--- Start INFORMATION SUPPLIED ---

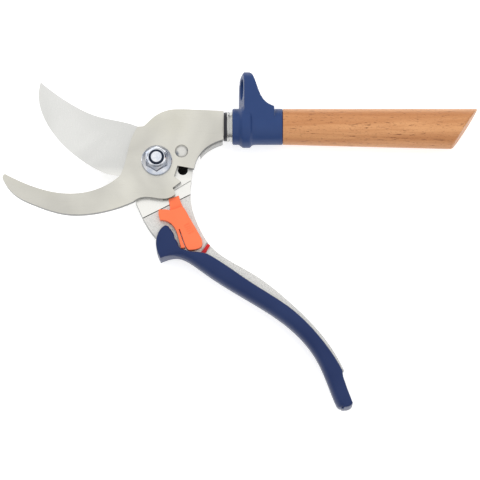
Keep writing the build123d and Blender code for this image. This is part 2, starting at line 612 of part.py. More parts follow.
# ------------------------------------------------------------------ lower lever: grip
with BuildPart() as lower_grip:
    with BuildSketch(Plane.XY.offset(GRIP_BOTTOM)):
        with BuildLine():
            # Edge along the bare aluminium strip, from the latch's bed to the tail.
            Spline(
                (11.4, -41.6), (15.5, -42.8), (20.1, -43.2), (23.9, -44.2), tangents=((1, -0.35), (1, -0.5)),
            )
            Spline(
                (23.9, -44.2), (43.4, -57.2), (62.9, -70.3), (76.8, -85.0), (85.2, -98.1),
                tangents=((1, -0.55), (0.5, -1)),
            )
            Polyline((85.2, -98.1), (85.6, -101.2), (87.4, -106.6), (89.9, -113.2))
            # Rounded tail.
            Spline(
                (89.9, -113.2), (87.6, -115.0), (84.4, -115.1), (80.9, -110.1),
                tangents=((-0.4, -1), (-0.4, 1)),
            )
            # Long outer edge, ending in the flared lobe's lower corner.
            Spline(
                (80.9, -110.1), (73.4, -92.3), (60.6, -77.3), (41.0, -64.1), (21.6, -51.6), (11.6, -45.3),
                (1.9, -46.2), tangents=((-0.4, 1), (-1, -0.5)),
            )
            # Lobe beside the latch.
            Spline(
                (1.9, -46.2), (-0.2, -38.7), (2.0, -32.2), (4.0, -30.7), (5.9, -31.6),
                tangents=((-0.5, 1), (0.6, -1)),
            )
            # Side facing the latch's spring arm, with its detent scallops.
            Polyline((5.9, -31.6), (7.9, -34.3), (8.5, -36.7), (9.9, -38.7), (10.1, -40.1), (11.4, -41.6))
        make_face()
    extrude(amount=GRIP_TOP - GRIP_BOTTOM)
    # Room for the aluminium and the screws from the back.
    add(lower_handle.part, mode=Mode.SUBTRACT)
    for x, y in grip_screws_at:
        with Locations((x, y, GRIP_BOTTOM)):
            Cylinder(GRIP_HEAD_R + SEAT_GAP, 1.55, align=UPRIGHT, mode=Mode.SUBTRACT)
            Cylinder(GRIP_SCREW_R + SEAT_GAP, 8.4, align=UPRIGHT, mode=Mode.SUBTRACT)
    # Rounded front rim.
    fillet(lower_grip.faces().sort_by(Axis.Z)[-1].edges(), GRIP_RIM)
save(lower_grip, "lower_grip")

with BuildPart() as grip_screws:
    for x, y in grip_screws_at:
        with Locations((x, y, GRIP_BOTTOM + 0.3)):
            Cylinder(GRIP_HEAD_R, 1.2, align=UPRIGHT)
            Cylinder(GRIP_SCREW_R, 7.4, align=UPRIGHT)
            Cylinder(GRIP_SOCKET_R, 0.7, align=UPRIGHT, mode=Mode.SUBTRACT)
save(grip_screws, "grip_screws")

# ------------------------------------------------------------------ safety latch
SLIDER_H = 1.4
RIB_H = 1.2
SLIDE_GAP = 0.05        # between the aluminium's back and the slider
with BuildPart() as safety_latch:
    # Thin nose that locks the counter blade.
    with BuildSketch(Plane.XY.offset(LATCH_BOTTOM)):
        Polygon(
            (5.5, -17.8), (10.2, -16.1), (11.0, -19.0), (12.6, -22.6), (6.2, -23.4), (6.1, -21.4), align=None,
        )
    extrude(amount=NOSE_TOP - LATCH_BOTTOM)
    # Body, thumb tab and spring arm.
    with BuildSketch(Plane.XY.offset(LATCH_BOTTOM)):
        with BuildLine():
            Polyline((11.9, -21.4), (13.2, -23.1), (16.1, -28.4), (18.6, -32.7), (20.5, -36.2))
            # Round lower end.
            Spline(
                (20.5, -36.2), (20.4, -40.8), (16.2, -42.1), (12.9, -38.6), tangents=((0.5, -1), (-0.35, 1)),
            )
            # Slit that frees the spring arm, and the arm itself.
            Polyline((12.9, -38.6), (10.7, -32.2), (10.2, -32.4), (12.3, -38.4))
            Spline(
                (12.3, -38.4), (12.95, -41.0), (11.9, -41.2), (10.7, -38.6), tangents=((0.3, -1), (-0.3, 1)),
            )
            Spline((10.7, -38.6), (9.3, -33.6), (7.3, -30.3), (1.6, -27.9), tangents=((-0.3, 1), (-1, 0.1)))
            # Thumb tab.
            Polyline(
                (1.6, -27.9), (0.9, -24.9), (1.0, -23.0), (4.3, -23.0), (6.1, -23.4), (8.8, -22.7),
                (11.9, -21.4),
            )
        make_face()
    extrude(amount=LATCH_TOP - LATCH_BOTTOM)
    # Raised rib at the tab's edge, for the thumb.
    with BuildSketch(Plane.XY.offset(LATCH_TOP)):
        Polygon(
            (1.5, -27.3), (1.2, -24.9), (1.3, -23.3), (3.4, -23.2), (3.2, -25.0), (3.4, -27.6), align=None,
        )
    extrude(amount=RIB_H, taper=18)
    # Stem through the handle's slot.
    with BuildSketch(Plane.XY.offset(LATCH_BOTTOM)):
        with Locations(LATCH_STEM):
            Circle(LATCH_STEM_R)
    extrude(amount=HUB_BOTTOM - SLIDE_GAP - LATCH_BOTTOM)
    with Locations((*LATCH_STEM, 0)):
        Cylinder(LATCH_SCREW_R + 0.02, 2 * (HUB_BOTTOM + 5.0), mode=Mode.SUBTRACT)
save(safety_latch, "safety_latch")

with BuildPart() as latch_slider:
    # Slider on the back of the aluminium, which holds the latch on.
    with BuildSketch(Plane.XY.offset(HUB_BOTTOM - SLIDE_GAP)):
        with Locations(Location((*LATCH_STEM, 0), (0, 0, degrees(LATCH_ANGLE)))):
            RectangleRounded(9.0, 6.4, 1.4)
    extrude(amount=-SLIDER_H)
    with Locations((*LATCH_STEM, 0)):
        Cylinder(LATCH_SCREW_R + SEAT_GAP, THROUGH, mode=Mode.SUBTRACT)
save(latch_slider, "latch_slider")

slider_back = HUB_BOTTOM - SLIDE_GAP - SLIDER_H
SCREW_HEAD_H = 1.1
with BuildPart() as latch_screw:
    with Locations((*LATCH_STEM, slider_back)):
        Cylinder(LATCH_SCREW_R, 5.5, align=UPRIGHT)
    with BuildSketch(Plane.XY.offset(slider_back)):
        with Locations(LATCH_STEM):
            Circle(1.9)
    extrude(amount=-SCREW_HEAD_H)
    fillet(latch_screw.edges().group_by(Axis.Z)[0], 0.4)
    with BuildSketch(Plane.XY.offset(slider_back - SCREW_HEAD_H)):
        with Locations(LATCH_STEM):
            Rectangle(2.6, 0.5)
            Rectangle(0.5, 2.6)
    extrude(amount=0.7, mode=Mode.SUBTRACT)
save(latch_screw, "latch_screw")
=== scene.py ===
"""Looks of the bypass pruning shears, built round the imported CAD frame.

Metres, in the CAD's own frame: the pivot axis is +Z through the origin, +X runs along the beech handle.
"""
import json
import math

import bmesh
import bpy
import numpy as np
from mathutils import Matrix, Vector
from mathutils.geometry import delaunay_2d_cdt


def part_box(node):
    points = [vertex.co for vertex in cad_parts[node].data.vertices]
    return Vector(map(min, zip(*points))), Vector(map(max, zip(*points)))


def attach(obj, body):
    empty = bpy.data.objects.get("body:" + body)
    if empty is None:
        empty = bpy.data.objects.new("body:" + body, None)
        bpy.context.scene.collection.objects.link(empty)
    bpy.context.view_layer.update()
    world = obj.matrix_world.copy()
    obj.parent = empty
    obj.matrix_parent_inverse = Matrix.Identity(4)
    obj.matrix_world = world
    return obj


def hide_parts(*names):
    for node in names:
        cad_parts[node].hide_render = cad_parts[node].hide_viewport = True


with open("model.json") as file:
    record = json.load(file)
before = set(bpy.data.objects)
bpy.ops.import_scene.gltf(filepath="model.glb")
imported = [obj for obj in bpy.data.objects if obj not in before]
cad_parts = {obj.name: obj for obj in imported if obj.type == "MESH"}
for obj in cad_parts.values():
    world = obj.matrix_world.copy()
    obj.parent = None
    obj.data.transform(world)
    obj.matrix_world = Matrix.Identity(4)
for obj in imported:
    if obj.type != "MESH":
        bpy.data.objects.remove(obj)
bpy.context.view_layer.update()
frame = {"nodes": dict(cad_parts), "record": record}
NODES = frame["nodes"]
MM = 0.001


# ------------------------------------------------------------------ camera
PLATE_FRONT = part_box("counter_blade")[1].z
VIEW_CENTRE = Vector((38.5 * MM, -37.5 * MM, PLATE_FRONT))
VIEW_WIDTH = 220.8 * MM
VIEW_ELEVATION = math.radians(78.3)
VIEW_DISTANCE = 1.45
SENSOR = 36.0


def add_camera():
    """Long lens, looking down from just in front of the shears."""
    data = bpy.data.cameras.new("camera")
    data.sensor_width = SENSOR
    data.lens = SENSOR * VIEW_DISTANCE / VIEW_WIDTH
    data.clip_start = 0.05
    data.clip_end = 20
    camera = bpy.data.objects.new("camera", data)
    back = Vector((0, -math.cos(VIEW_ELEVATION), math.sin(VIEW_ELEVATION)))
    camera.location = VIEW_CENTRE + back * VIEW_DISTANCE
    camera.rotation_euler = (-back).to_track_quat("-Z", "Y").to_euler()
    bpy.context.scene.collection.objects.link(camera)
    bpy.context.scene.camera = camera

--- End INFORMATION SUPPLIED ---

Each line from the one bearing "slider_back = HUB_BOTTOM" through the one bearing "in imported if" is to be duplicated without change; all remaining lines are to be left out.

slider_back = HUB_BOTTOM - SLIDE_GAP - SLIDER_H
SCREW_HEAD_H = 1.1
with BuildPart() as latch_screw:
    with Locations((*LATCH_STEM, slider_back)):
        Cylinder(LATCH_SCREW_R, 5.5, align=UPRIGHT)
    with BuildSketch(Plane.XY.offset(slider_back)):
        with Locations(LATCH_STEM):
            Circle(1.9)
    extrude(amount=-SCREW_HEAD_H)
    fillet(latch_screw.edges().group_by(Axis.Z)[0], 0.4)
    with BuildSketch(Plane.XY.offset(slider_back - SCREW_HEAD_H)):
        with Locations(LATCH_STEM):
            Rectangle(2.6, 0.5)
            Rectangle(0.5, 2.6)
    extrude(amount=0.7, mode=Mode.SUBTRACT)
save(latch_screw, "latch_screw")
=== scene.py ===
"""Looks of the bypass pruning shears, built round the imported CAD frame.

Metres, in the CAD's own frame: the pivot axis is +Z through the origin, +X runs along the beech handle.
"""
import json
import math

import bmesh
import bpy
import numpy as np
from mathutils import Matrix, Vector
from mathutils.geometry import delaunay_2d_cdt


def part_box(node):
    points = [vertex.co for vertex in cad_parts[node].data.vertices]
    return Vector(map(min, zip(*points))), Vector(map(max, zip(*points)))


def attach(obj, body):
    empty = bpy.data.objects.get("body:" + body)
    if empty is None:
        empty = bpy.data.objects.new("body:" + body, None)
        bpy.context.scene.collection.objects.link(empty)
    bpy.context.view_layer.update()
    world = obj.matrix_world.copy()
    obj.parent = empty
    obj.matrix_parent_inverse = Matrix.Identity(4)
    obj.matrix_world = world
    return obj


def hide_parts(*names):
    for node in names:
        cad_parts[node].hide_render = cad_parts[node].hide_viewport = True


with open("model.json") as file:
    record = json.load(file)
before = set(bpy.data.objects)
bpy.ops.import_scene.gltf(filepath="model.glb")
imported = [obj for obj in bpy.data.objects if obj not in before]
cad_parts = {obj.name: obj for obj in imported if obj.type == "MESH"}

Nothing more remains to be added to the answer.